I’ve curated the following 25 quotes on teaching, learning, and knowledge from Drucker’s books, and articles by and about him. Each is listed with its original source, so you can take deeper dives as needed. These quotes will provide powerful and concise touchpoints for his views on more-crucial-than ever subjects.

Learning

“Learn to manage your time. The secret is not to do the five million things that do not need to be done and will never be missed.” – “The Icon Speaks: An Interview with Peter Drucker,” Information Outlook, February 2002

“But the organization, too, has to become information-literate. It, too, needs to learn to ask, What information do we need in this company? When do we need it? In what form? And where do we get it?” – “Be Data Literate: Know What to Know,” The Wall Street Journal, December 3, 1992

“If you haven’t learned how to learn, you’ll have a hard time. Knowing how to learn is partly curiosity. But it’s also a discipline.” – “Peter’s Principles,” Harriet Rubin, Inc., March 1998

“Learning and teaching are going to be more deeply affected by the new availability of information than any other area of human life.” – The Age of Discontinuity, 1969

“We need a new concept of information and a new understanding of learning and teaching.” – The Age of Discontinuity, 1969

Teaching

“Education can no longer be confined to the schools. Every employing institution has to become a teacher.” – The New Realities, 1989

“The most important way to develop people is to use them as teachers. Nobody learns as much as a good teacher.” – Managing the Non-Profit Organization, 1990

“If you want to diagram my work, in the center is writing, then comes consulting, then comes teaching. I’ve never been primarily an academic. I like to teach because that’s the way I learn.” – “Scandals Nothing New to Business Guru,” Bruce Rosenstein, USA TODAY, July 5, 2002

"Just as no one learns as much about a subject as the person who is forced to teach it, no one develops as much as the person who is trying to help others to develop themselves." – Management: Revised Edition, 2008

Knowledge

“Increasingly, the true investment in the knowledge society is not in machines and tools.

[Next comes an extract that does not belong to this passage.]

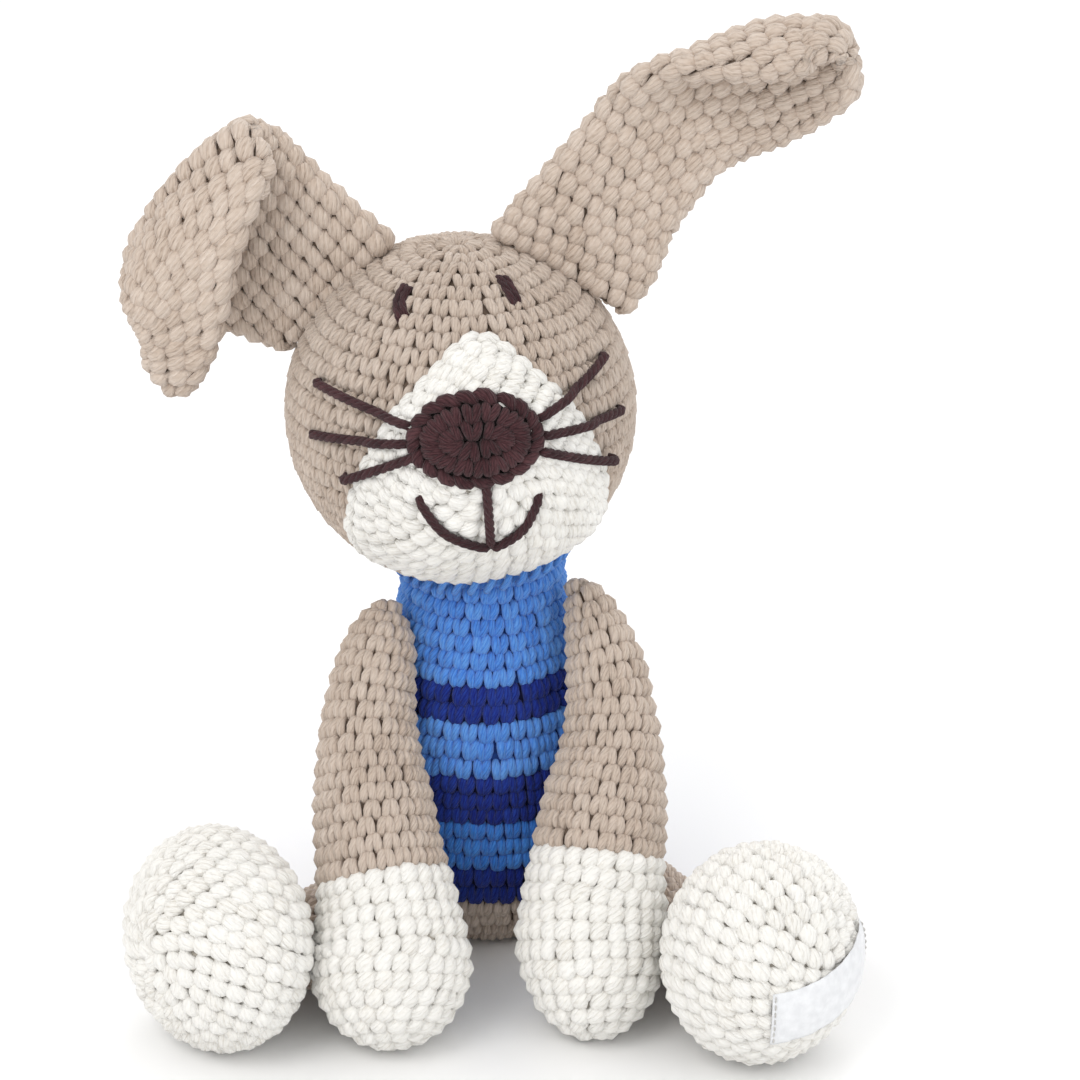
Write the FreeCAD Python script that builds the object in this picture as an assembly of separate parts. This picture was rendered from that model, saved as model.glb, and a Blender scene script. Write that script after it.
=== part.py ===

It is in the knowledge of the knowledge worker.” – “The Age of Social Transformation,” The Atlantic, November 1994

“It is the very nature of knowledge that it changes fast and that today’s certainties will be tomorrow’s absurdities.” – Post-Capitalist Society, 1993

"Knowledge is power, which is why people who had it in the past often tried to make a secret of it." – Post-Capitalist Society, 1993

“Knowledge is useless to executives until it has been translated into deeds.” – “What Makes an Effective Executive,” Harvard Business Review, June 2004

“Knowledge may be neutral, but what we do with it is by no means neutral.” – The Age of Discontinuity, 1969

“Knowledge work requires continuous learning on the part of the knowledge worker, but equally continuous teaching on the part of the knowledge worker.” – Management Challenges for the 21st Century, 1999

“Knowledge workers own the means of production. It is the knowledge between their ears. And it is a totally portable and enormous capital asset.” – Management Challenges for the 21st Century, 1999

"Self-development may require learning new skills, new knowledge and new manners." – Management: Revised Edition, 2008

“The acquisition of knowledge has a cost, as has the acquisition of anything. But the acquisition of knowledge has no price.” – “The Age of Social Transformation,” The Atlantic, November 1994

“The change in the meaning of knowledge that began two hundred fifty years ago has transformed society and economy.” – Post-Capitalist Society, 1993

“The community college was actually designed…to educate technologists who have both the needed theoretical knowledge and the manual skill. On this, I am convinced, rests both the still huge productivity advantage of the American economy and the…American ability to create, almost overnight, new and different industries.” – Management Challenges for the 21st Century, 1999

“The critical feature of a knowledge workforce is that its workers are not labor, they are capital.” – “They’re Not Employees; They’re People,” Harvard Business Review, February 2002

“The knowledge society must have at its core the concept of the educated person.” – Post-Capitalist Society, 1993

"The productivity of knowledge requires increasing the yield from what is known - whether by the individual or by the group." – Post-Capitalist Society, 1993

"Today the center is the knowledge worker, the man or woman who applies to productive work ideas, concepts and information rather than manual skill or brawn." – The Age of Discontinuity, 1969

“What matters is that the knowledge worker, by the time he or she reaches middle age, has developed and nourished a human being rather than a tax accountant or a hydraulic engineer. Otherwise, a few years later, tax accounting or hydraulic engineering will become awfully stale and boring.” – “The Icon Speaks: An Interview with Peter Drucker,” Information Outlook, February 2002

If these quotes resonate with you, consider how you can start applying them inside and outside of the workplace. If you're not already teaching, look for opportunities to teach, formally or informally, within your workplace, for professional associations and for universities, as perhaps an adjunct professor or guest lecturer.

Regarding the latter, the preparation for doing one can help to frame and organize your own work/life experience, and might be useful in considering options for future career changes or pivots. Sharing your knowledge and wisdom can be some of your most meaningful activities, improving people’s careers and lives.